■ Direction
Starting at the line that contains "Continue the three.js" and stopping at the line that contains "leaf over red", repeat every line exactly, the two end lines included, and nothing else.

■ Records shown
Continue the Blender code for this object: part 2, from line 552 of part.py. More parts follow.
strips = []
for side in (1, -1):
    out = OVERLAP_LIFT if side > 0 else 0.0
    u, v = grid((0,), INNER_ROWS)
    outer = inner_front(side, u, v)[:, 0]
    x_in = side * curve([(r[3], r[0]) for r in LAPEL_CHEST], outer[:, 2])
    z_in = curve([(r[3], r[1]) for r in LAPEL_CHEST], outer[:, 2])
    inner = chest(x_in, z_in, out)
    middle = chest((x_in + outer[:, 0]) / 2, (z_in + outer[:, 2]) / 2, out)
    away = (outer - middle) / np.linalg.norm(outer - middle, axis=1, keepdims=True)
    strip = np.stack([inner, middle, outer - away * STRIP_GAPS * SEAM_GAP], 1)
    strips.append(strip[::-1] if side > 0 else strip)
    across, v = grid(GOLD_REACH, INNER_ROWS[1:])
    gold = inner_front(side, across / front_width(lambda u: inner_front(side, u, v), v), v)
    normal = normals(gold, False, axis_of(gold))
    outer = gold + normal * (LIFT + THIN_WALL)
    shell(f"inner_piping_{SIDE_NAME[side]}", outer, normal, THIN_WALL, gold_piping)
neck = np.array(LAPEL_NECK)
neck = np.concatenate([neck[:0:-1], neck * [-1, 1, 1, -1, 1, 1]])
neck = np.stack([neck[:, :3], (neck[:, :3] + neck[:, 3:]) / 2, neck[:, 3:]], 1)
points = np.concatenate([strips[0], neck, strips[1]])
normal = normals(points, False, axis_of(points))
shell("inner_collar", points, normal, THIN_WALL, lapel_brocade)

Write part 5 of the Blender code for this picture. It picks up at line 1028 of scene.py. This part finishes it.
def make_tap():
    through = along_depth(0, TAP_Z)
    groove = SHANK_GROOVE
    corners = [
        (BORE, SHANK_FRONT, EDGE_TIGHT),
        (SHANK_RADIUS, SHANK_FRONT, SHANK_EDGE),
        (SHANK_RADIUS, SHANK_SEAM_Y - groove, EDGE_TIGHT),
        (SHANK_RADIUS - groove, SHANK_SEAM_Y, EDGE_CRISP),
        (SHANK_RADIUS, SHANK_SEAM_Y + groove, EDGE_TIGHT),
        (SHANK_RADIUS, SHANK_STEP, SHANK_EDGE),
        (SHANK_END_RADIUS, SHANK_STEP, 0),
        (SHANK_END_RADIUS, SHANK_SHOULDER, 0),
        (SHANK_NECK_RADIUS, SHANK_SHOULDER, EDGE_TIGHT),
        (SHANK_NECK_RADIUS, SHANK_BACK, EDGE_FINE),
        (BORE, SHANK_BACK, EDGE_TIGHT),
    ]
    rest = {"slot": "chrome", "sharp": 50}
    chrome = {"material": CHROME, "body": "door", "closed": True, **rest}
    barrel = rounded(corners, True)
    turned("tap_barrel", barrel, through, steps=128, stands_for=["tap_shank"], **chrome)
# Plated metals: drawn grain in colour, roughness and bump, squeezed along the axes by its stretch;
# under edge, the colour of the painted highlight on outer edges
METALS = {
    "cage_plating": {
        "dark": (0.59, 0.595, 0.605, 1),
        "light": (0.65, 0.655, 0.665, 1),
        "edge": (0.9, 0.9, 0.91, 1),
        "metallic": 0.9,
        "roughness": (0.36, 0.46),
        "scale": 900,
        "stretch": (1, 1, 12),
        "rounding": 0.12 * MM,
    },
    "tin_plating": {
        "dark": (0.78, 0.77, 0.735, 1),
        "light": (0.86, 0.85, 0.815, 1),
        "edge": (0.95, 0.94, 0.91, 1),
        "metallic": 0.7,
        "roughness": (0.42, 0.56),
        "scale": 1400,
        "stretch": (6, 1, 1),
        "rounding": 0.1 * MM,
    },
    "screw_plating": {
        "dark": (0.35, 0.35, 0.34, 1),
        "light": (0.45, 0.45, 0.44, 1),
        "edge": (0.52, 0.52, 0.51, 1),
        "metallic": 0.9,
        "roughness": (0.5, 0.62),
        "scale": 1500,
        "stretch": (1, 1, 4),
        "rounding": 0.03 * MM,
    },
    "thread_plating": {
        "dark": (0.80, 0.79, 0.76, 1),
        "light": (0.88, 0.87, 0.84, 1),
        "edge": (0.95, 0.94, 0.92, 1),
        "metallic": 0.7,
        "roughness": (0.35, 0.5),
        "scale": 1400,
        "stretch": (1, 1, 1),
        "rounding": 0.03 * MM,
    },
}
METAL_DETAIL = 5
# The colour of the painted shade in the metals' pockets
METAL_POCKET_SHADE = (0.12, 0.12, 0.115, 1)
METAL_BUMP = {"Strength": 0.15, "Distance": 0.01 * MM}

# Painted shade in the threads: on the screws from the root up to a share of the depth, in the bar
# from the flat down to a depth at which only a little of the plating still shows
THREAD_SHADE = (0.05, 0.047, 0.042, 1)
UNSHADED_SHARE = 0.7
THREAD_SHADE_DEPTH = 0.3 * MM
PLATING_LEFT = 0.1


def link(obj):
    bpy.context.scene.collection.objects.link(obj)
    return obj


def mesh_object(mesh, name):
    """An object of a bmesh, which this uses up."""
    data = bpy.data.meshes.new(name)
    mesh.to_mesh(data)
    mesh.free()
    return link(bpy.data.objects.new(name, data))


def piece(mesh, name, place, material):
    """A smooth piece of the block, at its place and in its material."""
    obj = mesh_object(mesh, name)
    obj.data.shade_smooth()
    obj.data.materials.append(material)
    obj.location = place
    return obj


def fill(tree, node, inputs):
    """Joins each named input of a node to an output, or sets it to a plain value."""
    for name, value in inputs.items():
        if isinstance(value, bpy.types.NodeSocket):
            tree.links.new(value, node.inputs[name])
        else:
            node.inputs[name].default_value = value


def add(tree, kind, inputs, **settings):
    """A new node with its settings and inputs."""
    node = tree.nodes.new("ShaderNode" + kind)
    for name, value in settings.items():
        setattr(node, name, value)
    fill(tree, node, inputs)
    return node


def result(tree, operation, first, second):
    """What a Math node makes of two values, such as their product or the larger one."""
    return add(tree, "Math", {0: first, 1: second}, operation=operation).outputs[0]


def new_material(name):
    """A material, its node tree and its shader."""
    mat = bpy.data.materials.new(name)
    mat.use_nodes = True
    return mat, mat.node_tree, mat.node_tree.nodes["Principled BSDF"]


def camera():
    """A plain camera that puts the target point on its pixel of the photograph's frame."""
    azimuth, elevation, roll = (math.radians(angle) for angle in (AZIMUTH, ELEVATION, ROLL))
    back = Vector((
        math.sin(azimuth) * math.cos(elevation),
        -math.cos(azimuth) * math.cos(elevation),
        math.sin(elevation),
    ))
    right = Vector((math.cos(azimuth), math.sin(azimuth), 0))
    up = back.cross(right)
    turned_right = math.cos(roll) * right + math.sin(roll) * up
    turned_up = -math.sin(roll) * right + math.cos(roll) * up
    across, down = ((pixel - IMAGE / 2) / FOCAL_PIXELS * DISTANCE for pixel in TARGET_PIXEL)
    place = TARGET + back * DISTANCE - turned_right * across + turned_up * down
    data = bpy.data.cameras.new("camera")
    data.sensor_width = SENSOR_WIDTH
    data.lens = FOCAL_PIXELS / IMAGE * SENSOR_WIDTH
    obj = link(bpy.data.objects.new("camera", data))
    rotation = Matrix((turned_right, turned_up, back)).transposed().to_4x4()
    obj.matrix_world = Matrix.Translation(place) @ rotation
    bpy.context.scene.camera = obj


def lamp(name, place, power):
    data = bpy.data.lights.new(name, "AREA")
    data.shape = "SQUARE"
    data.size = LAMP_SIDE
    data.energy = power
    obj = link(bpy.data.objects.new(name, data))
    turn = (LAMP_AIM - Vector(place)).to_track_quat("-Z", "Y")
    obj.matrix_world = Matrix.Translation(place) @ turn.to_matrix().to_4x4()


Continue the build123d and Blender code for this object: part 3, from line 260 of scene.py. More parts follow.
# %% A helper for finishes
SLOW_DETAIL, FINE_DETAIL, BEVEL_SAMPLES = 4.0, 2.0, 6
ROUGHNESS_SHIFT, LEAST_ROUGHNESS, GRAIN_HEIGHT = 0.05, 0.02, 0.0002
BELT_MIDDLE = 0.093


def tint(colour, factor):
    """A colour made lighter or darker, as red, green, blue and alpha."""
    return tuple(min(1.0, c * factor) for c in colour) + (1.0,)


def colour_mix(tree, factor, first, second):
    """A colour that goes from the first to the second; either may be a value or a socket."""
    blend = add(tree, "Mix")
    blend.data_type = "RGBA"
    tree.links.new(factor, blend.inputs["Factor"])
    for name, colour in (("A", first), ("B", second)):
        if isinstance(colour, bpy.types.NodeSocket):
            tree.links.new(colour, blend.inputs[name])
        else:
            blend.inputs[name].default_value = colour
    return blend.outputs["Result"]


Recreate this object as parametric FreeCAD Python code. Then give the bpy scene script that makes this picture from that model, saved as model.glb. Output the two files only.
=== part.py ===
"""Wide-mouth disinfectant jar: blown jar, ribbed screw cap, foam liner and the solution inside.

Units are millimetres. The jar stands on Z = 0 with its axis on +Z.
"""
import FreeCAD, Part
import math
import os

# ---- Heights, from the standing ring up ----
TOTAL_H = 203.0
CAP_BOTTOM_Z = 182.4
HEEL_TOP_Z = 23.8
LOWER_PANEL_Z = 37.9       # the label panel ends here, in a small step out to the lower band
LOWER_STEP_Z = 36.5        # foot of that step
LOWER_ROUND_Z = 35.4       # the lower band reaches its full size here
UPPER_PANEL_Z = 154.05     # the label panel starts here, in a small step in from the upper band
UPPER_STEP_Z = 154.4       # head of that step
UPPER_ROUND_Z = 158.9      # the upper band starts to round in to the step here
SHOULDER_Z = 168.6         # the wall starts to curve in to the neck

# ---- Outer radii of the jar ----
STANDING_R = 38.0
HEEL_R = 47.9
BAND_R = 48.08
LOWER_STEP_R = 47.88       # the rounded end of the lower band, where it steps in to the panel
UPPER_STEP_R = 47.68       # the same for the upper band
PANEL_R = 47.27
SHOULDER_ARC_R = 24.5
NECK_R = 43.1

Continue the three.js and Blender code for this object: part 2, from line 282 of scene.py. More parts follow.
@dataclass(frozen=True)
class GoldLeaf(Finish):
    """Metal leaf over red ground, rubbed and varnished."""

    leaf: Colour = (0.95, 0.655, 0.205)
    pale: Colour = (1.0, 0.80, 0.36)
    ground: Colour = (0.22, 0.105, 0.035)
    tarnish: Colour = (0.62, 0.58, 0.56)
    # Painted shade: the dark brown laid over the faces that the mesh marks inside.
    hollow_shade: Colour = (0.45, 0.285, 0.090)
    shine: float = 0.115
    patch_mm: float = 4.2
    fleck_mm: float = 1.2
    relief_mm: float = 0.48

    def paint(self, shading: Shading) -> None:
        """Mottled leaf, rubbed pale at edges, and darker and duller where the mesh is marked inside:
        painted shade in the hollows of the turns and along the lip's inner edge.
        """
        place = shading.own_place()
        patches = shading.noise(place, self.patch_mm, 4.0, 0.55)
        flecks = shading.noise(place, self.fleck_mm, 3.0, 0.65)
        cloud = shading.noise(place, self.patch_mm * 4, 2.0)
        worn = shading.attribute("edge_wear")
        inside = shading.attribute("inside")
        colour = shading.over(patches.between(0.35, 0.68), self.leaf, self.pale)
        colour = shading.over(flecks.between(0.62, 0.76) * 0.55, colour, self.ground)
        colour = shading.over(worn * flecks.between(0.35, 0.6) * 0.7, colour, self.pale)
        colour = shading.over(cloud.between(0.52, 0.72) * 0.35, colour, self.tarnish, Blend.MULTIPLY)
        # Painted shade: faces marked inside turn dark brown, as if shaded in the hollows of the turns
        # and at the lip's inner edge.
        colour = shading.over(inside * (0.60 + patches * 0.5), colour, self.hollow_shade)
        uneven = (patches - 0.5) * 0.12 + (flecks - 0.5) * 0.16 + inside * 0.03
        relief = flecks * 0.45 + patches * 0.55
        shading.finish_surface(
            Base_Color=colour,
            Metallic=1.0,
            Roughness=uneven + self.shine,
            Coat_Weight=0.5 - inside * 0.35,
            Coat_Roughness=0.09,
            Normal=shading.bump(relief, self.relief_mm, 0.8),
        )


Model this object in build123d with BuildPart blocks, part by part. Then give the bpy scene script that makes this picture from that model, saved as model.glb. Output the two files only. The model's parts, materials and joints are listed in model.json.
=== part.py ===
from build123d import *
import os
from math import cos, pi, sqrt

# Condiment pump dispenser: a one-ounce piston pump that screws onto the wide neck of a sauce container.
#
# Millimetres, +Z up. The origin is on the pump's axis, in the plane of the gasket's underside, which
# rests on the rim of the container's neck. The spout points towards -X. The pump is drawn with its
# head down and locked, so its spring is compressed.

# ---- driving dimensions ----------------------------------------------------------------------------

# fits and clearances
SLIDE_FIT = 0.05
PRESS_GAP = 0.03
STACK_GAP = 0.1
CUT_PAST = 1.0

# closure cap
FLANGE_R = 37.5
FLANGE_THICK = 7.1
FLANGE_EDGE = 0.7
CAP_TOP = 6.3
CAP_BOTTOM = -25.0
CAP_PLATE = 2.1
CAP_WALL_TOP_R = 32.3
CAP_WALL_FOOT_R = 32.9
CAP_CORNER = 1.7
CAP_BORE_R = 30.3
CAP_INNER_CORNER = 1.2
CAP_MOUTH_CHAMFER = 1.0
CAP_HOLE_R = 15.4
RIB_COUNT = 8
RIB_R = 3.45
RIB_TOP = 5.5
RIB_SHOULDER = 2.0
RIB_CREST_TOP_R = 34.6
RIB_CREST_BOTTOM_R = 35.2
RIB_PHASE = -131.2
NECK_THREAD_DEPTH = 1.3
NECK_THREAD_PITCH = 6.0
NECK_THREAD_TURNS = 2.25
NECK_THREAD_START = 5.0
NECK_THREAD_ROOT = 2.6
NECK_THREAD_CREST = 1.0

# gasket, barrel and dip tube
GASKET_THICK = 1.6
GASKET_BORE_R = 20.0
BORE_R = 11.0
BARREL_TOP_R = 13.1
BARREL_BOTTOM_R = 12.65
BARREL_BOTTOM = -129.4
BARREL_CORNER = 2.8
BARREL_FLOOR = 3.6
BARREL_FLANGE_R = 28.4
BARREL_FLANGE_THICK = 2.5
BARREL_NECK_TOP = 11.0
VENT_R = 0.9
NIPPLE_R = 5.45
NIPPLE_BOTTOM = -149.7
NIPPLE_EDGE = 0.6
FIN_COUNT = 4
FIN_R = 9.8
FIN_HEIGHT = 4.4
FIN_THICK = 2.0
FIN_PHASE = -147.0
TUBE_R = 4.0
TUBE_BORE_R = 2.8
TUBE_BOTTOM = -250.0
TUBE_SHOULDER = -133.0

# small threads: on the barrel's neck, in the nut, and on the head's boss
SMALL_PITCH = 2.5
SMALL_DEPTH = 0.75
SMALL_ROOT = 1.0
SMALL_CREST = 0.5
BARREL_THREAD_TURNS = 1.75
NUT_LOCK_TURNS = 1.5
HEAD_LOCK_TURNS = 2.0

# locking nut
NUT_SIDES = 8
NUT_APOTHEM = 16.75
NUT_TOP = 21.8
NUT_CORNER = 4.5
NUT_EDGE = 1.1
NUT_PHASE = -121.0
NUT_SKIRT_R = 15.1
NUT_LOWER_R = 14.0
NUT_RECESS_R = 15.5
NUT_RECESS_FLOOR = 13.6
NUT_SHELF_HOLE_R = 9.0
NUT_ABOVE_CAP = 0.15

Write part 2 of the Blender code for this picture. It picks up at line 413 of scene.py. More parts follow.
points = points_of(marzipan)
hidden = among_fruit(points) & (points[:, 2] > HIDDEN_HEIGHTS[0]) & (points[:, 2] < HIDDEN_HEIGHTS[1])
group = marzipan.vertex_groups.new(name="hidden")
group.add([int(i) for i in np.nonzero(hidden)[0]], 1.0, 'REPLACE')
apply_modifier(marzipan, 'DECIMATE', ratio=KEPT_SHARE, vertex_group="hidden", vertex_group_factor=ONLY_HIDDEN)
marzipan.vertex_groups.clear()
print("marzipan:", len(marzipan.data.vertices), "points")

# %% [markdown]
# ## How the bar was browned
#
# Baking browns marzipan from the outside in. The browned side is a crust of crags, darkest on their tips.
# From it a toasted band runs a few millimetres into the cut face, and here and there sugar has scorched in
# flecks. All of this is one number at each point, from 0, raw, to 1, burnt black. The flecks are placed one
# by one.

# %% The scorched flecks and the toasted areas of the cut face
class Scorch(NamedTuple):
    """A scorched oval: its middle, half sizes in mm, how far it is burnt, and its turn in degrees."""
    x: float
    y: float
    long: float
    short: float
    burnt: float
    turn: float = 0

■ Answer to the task
Continue the three.js and Blender code for this object: part 2, from line 282 of scene.py. More parts follow.
@dataclass(frozen=True)
class GoldLeaf(Finish):
    """Metal leaf over red ground, rubbed and varnished."""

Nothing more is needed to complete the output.